Despite the controversy surrounding Johnny Depp being cast in the role of the Native American sidekick, Tonto (though he isn’t the first non-Native American to play the part), Depp fills the iconic character’s boots well.  Channeling his best Buster Keaton impersonation, Depp’s Tonto casually and stiffly finds his way through complex choreographed action scenarios unscathed.  His broken English (teetering on offensive, but not really) is scripted well and gets a fair number of laughs.  Armie Hammer is a welcome presence in the title role.  It’s a shame he doesn’t get to grace the screen as the fully-fledged hero for very long, since he demonstrates here that he is capable of carrying the weight of an action hero.  As the legendary character goes, Hammer is able to display the depth of a man who values good will toward others but gradually gets pushed to the edge, but never so far as to lose himself.  Hammer and Depp are a solid duo.  Perhaps, if the box office receipts prove successful, The Lone Ranger will get a sequel and we can watch the two gallop together again, hopefully in a movie that’s more fun.

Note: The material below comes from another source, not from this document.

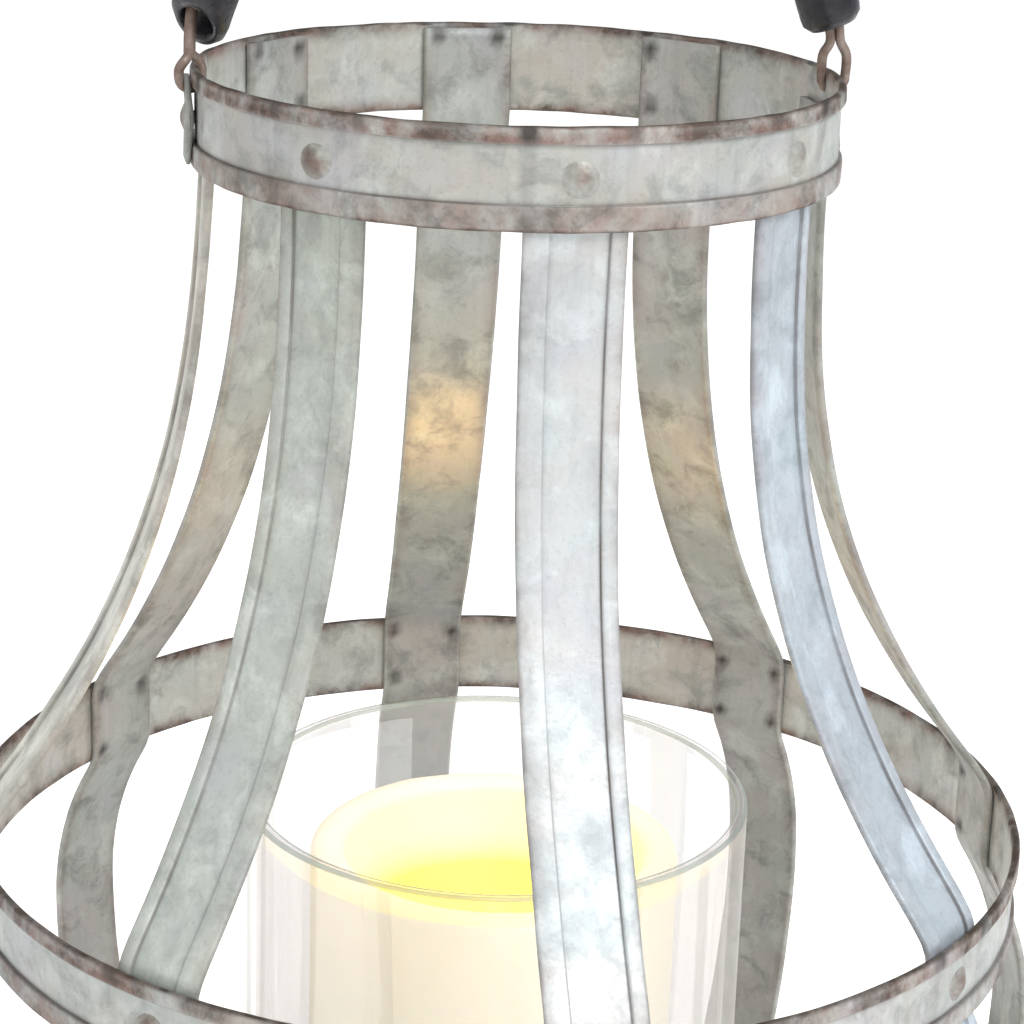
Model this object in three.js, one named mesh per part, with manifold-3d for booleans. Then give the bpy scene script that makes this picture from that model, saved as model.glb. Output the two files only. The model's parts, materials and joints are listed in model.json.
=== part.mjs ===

The supporting roles are carried out in solid fashion.  Complete with a mangled lip, wild stare, and a propensity for unthinkable savagery, William Fichter swallows up the villainous role of “Butch” Cavendish, a mainstay in many Lone Ranger origin stories of decades past.  Coming back to the ‘unthinkable savagery’, I was shocked at how violent The Lone Ranger is.  During the screening, a lady behind me questioned outloud, “And this is meant for kids?”  For a Disney film, The Lone Ranger is as dark as they come and is in no way appropriate for kids, say, under the age of twelve.  I’ll go ahead and say it – The Lone Ranger should have been rated ‘R’.  This is unfortunate, because I think the producers should have aimed for a ‘PG’ rating.

To continue recounting the overload of supporting actors, Tom Wilkinson, Helena Bonham Carter, and Barry Pepper are all in fine form here, but their characters suffer due to the long running time that can only afford so many minutes toward fleshing out their characters.  A few crucial characters disappear from the story for a substantial portion while others are introduced half way through.

When The Lone Ranger theme song plays, taken from the “William Tell Overture” but made famous by its association with The Lone Ranger, it’s a welcome relief.  It signals the start of a crazy fun action sequence, and this film delivers upon that promise.  Only on a few occasions, like when the CG effects were so blatant it made me cringe, did the action lose its firm grip on my attention.  But the action is only a small portion of the film.  Verbinski and veteran Pirates of the Caribbean writers Ted Elliott and Terry Rossio have lost their unfiltered sense of fun, as they did in Pirates 2 & 3 (and 4), getting too bogged down in politics, existential motifs and too many damn characters!  Can’t we just get a fun, simple, adventure?  Remember how fun The Curse of the Black Pearl was?  That’s because it featured a silly story and lots of fun.  The writers are just trying way too hard.  Here, we get a wrinkly old Tonto (I call him “Raisin Tonto”) recounting the legendary tale of the Lone Ranger to a kid at a traveling circus.  Hey! Writers! How about you just tell us the story.  There, 20 minutes…gone.  You’re welcome.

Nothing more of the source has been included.